◆ THE TASK: The lines to reproduce run from the first one through the line containing "inner_power = 2.2; // [2:0.01:2.6]". Reproduce them exactly.

==== DATASET CONTENT

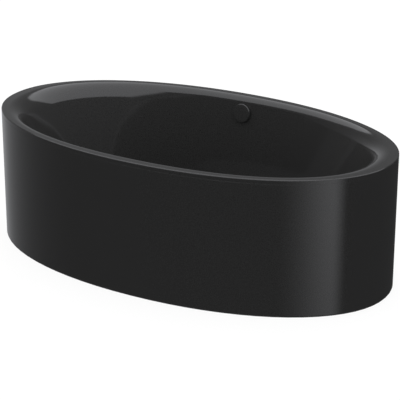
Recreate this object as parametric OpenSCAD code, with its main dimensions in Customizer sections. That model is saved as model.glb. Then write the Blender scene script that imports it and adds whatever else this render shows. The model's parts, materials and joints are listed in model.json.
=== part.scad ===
// Freestanding oval bath: an enamelled steel tub in an enamelled apron, on a foot frame
// with four levelling feet, with a cable-worked pop-up waste, an overflow and a trap.
// Millimetres. +Z is up, X runs along the bath, the overflow is on the +Y side, and the
// origin is on the ground under the middle of the bath.

/* [Bath] */
// Overall length
bath_length = 1800; // [1500:10:2200]
// Overall width
bath_width = 1000; // [820:10:1250]
// Height of the rim above the ground
bath_height = 575; // [470:5:700]
// Height of the inside floor above the ground, at the drain
floor_height = 125; // [120:1:160]
// Rise of the inside floor from the drain to its edge
floor_fall = 6; // [2:1:12]
// Roundness of the outer outline: 2 is an ellipse, more is squarer
outline_power = 2.09; // [2:0.01:2.6]
// Roundness of the inside of the rim and of the walls
inner_power = 2.2; // [2:0.01:2.6]

/* [Rim and walls] */
// Steel and enamel thickness of the tub
tub_wall = 3.5; // [2:0.5:3.5]
// Radius of the rim's outer edge
edge_radius = 4; // [4:0.5:10]
// Height of the turned-down lip at the rim's outer edge
lip_height = 18; // [14:1:30]
// Width of the flat rim on the long sides
side_flat = 29; // [27:1:40]
// Width of the flat rim at the ends
end_flat = 40; // [27:1:60]
// Radius from the rim into the long sides
side_roll = 28; // [15:1:40]
// Radius from the rim into the end slopes
end_roll = 97; // [40:1:120]
// Slope of the long sides, in degrees from level
side_slope = 82; // [76:1:86]
// Slope of the ends, in degrees from level
end_slope = 66; // [58:1:75]
// Radius between the long sides and the floor
side_fillet = 110; // [60:5:130]
// Radius between the ends and the floor
end_fillet = 120; // [60:5:160]

/* [Apron] */
// Sheet thickness of the apron
apron_wall = 2; // [1.5:0.5:3]
// Width of the flanges folded in along the apron's edges
apron_flange = 24; // [24:1:35]
// Height of the rubber strip that the apron stands on
seal_height = 4; // [3:0.5:8]
// Width of the rubber strip
seal_width = 10; // [6:1:11]
// Number of fixings between rim and apron
rim_fixings = 10; // [6:2:16]
// Gap between the rim's lip and the apron
seam_gap = 0.3; // [0.2:0.1:1]

/* [Foot frame] */
// Distance between the two cross rails
rail_spacing = 660; // [620:10:760]
// Width of a cross rail
rail_width = 40; // [30:1:50]
// Height of a cross rail
rail_height = 25; // [20:1:30]
// Wall of the cross rails
rail_wall = 2.5; // [2:0.5:3]
// Distance between the feet of one rail
foot_spacing = 440; // [380:10:480]
// Thread diameter of the levelling feet
foot_thread = 12; // [10:1:14]
// Diameter of the foot plates
foot_plate = 50; // [40:1:60]
// Height that a foot can still be wound out
foot_down = 15; // [5:1:20]
// Height that a foot can be wound in
foot_up = 5; // [2:1:6]

/* [Overflow] */
// Depth of the overflow's centre below the rim
overflow_drop = 70; // [62:1:100]
// Diameter of the overflow knob
knob_diameter = 82; // [74:1:95]
// Height of the overflow knob's face above the wall
knob_height = 14; // [12:0.5:18]
// Turn of the knob from closed to open, in degrees
knob_turn = 100; // [60:5:140]
// Radius of the waste and overflow holes in the tub
hole_radius = 26; // [24:0.5:28]
// Outer radius of the overflow hose
hose_radius = 19; // [16:0.5:20]
// Bend radius of the overflow hose
hose_bend = 70; // [60:5:100]
// Radius of the control cable
cable_radius = 3; // [2:0.5:4]
// Bend radius of the control cable
cable_bend = 80; // [60:5:100]

/* [Waste] */
// Lift of the plug
plug_lift = 12; // [8:1:14]
// Radius of the plug's cap
plug_radius = 34; // [31:0.5:40]
// Outer radius of the waste bowl
bowl_radius = 36; // [34:0.5:40]
// Outer radius of the pipes from waste to trap and of the outlet
pipe_radius = 20; // [16:0.5:20]
// Outer radius of the trap
trap_radius = 45; // [38:1:50]
// Distance from the waste's centre to the trap's
trap_distance = 125; // [120:1:140]

/* [Hidden] */

$fn = 72;
// Points round each outline
outline_steps = 72;
// Radial clearance of a shaft that turns or slides in its bore
running_gap = 0.06;
// Gap between pieces that lie on each other
contact_gap = 0.1;
// Clearance of a bolt in its hole
bolt_gap = 0.4;
// Gap between a threaded shaft and its nut
thread_gap = 0.05;
half_length = bath_length / 2;
half_width = bath_width / 2;

// ---- Shape of the tub ----

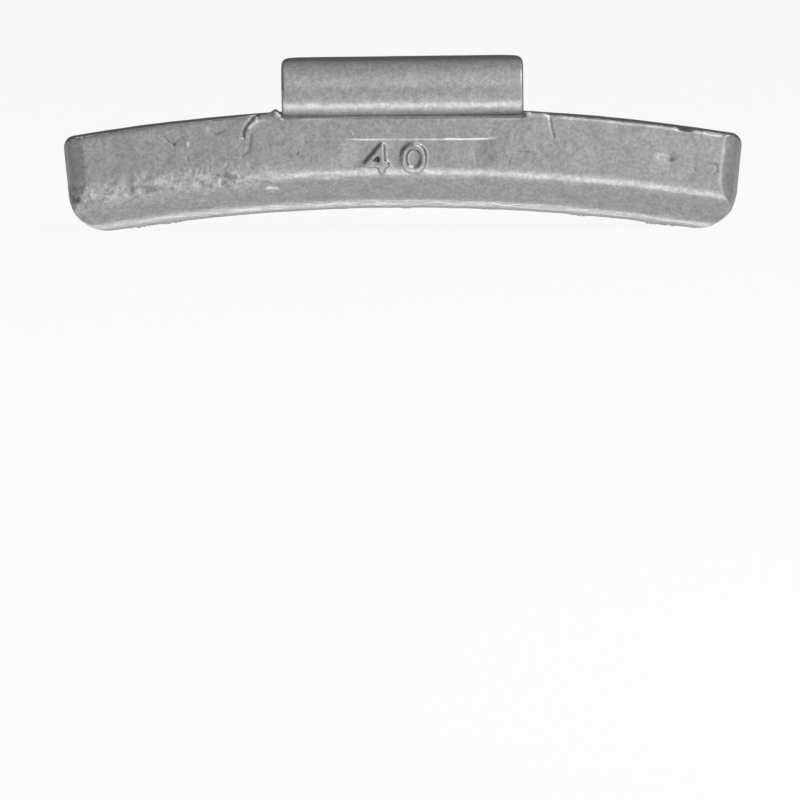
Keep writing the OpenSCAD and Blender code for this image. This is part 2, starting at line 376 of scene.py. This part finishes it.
def press_marks(mesh):
    """Presses the marks and lumps into the casting, and gives how dark they are at each point."""
    co, no = points_of(mesh), normals_of(mesh)
    forward = np.clip(-2 * no[:, 1], 0, 1)
    upward, downward = np.clip(2 * no[:, 2], 0, 1), np.clip(-2 * no[:, 2], 0, 1)
    tone = np.zeros(len(co))
    move = np.zeros_like(co)
    for depth, width, dark, path in MARKS.values():
        near = near_path(co, path, width) * forward
        move -= no * (depth * near)[:, None]
        tone += dark * near
    for lump in TOP_LUMPS.values():
        near = near_lump(co, lump) * upward
        move[:, 2] += lump[4] * near
        tone += lump[5] * near
    for lump in FOOT_LUMPS.values():
        near = near_lump(co, lump) * downward * ragged(co[:, 0])
        move[:, 2] -= lump[4] * near
        tone += lump[5] * near
    set_points(mesh, co + move)
    store(mesh, "tone", np.clip(tone, -1, 1))


def fade_panel_sides(mesh, reach=2.4, past=0.4):
    """Lets the sunk panel run out softly at its two sides, as on the face of the real part, softened by wear.
    """
    co, no = points_of(mesh), normals_of(mesh)
    inside = PANEL_W / 2 - np.abs(co[:, 0] - PANEL_X)
    full = np.clip(inside / reach, 0, 1)
    full = full * full * (3 - 2 * full)
    # The face without its panel, flat down to where the round of the ridge begins
    from_axis = np.hypot(co[:, 0], co[:, 2] - CROWN_Z + SEAT_R)
    bevel_turn = math.atan2(BEVEL_T, BEVEL_H)
    round_start = SEAT_R - CAST_H + BEVEL_H + RIDGE_ROUND * math.tan(bevel_turn / 2)
    below = np.clip(round_start - from_axis, 0, RIDGE_ROUND)
    face_y = FRONT_Y + RIDGE_ROUND - np.sqrt(RIDGE_ROUND ** 2 - below ** 2)
    faded = (inside > -past) & (inside < reach) & (no[:, 1] < -0.3) & (below < 1.3)
    faded &= (co[:, 1] < FRONT_Y + 0.6) & (co[:, 2] < CROWN_Z - PANEL_TOP + past)
    co[:, 1] = np.where(faded, np.minimum(co[:, 1], face_y + PANEL_T * full), co[:, 1])
    set_points(mesh, co)


def kept_in_box(mesh):
    """Brings every point inside the CAD model's box."""
    low, high = (np.array(c) / MM for c in CAD_BOX)
    set_points(mesh, np.clip(points_of(mesh), low, high))


def smooth_shaded(mesh):
    mesh.polygons.foreach_set("use_smooth", np.ones(len(mesh.polygons), bool))
    mesh.update()
    return mesh


def store(mesh, name, values):
    layer = mesh.attributes.new(name, "FLOAT", "POINT")
    layer.data.foreach_set("value", values.astype(np.float32))


def hollowness(mesh, rounds=3):
    """How far each point lies below (above zero) or above the mean of those around it."""
    co, no = points_of(mesh), normals_of(mesh)
    edges = np.empty(len(mesh.edges) * 2, np.int32)
    mesh.edges.foreach_get("vertices", edges)
    a, b = edges.reshape(-1, 2).T
    count = np.bincount(a, minlength=len(co)) + np.bincount(b, minlength=len(co))
    count = np.maximum(count, 1)

    def around(values):
        return (np.bincount(a, values[b], len(co)) + np.bincount(b, values[a], len(co))) / count

    gap = np.stack([around(co[:, i]) - co[:, i] for i in range(3)], 1)
    bend = (gap * no).sum(1)
    length = np.linalg.norm(co[a] - co[b], axis=1)
    mean_edge = (np.bincount(a, length, len(co)) + np.bincount(b, length, len(co))) / count
    bend = bend / np.maximum(mean_edge, 0.02) ** 2
    for _ in range(rounds):
        bend = (bend + around(bend)) / 2
    return bend


def cast_skin_tree():
    """The casting's surface: the skin group all over, and a mottled band at the ridge's height on
    the left. The band goes by height alone, so the flat back has it too."""
    tree, given, result = new_group("casting surface", "GeometryNodeTree", [
        ("Geometry", GEOMETRY, None),
        ("Wave height", FLOAT, 0.05),
        ("Peel height", FLOAT, 0.011),
        ("Pit depth", FLOAT, 0.05),
        ("Mottle height", FLOAT, 0.07),
        ("Mottle size", FLOAT, 0.9),
        ("Mottle start", FLOAT, -10.0),
        ("Mottle full", FLOAT, -19.0),
        ("Ridge radius", FLOAT, SEAT_R - CAST_H + BEVEL_H),
        ("Ridge width", FLOAT, 2.2),
        ("Material", "NodeSocketMaterial", None),
    ], [("Geometry", GEOMETRY)])
    moved = skinned(tree, given["Geometry"], {
        "Wave height": given["Wave height"], "Wave size": 5.0,
        "Peel height": given["Peel height"], "Peel size": 0.6,
        "Pit depth": given["Pit depth"], "Pit size": 0.8, "Pit share": 0.3, "Seed": 4.0,
    })
    place = tree.vector("SCALE", tree.add("GeometryNodeInputPosition"), scale=1 / MM)
    parts = tree.add("ShaderNodeSeparateXYZ", {"Vector": place})
    from_axis = tree.add("ShaderNodeCombineXYZ", {
        "X": parts.outputs["X"], "Z": tree.math("ADD", parts.outputs["Z"], SEAT_R - CROWN_Z)})
    radius = tree.vector("LENGTH", from_axis)
    off_ridge = tree.math("ABSOLUTE", tree.math("SUBTRACT", radius, given["Ridge radius"]))
    on_ridge = tree.ramp(off_ridge, given["Ridge width"], 0.3)
    on_left = tree.ramp(parts.outputs["X"], given["Mottle start"], given["Mottle full"])
    pattern = tree.noise(place, tree.math("DIVIDE", 1.0, given["Mottle size"]), 3.0, 0.6, 21.0)
    level = tree.ramp(pattern, 0.36, 0.64, -1.0, 1.0)
    mottled_share = tree.math("MULTIPLY", on_ridge, on_left)
    uneven = tree.math("MULTIPLY", level, mottled_share)
    height = tree.math("MULTIPLY", uneven, given["Mottle height"])
    offset = tree.vector("SCALE", tree.add("GeometryNodeInputNormal"),
                         scale=tree.math("MULTIPLY", height, MM))
    marked = tree.add("GeometryNodeSetPosition", {"Geometry": moved, "Offset": offset})
    for name, value in (("uneven", uneven), ("dull", mottled_share)):
        marked = tree.add("GeometryNodeStoreNamedAttribute", {
            "Geometry": marked, "Name": name, "Value": value})
    real = tree.add("GeometryNodeRealizeInstances", {"Geometry": marked})
    done = tree.add("GeometryNodeSetMaterial", {"Geometry": real, "Material": given["Material"]})
    tree.feed(result["Geometry"], done)
    return tree.tree


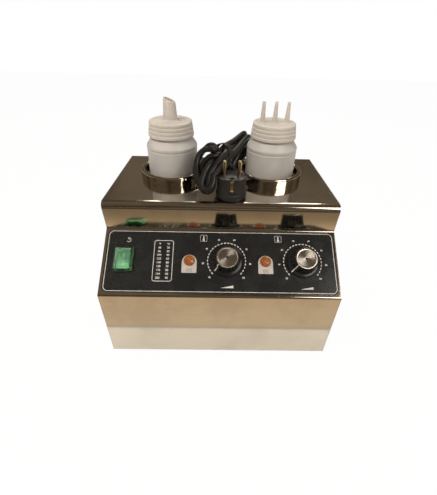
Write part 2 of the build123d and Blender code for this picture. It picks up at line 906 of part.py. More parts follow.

========

◆ COMPLETE RESPONSE:
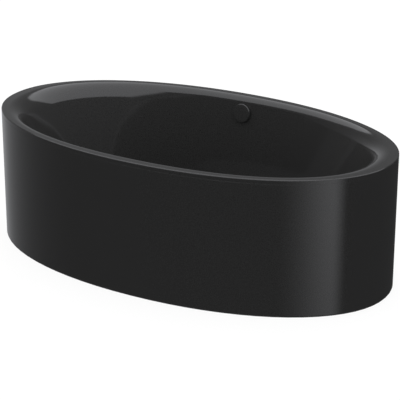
Recreate this object as parametric OpenSCAD code, with its main dimensions in Customizer sections. That model is saved as model.glb. Then write the Blender scene script that imports it and adds whatever else this render shows. The model's parts, materials and joints are listed in model.json.
=== part.scad ===
// Freestanding oval bath: an enamelled steel tub in an enamelled apron, on a foot frame
// with four levelling feet, with a cable-worked pop-up waste, an overflow and a trap.
// Millimetres. +Z is up, X runs along the bath, the overflow is on the +Y side, and the
// origin is on the ground under the middle of the bath.

/* [Bath] */
// Overall length
bath_length = 1800; // [1500:10:2200]
// Overall width
bath_width = 1000; // [820:10:1250]
// Height of the rim above the ground
bath_height = 575; // [470:5:700]
// Height of the inside floor above the ground, at the drain
floor_height = 125; // [120:1:160]
// Rise of the inside floor from the drain to its edge
floor_fall = 6; // [2:1:12]
// Roundness of the outer outline: 2 is an ellipse, more is squarer
outline_power = 2.09; // [2:0.01:2.6]
// Roundness of the inside of the rim and of the walls
inner_power = 2.2; // [2:0.01:2.6]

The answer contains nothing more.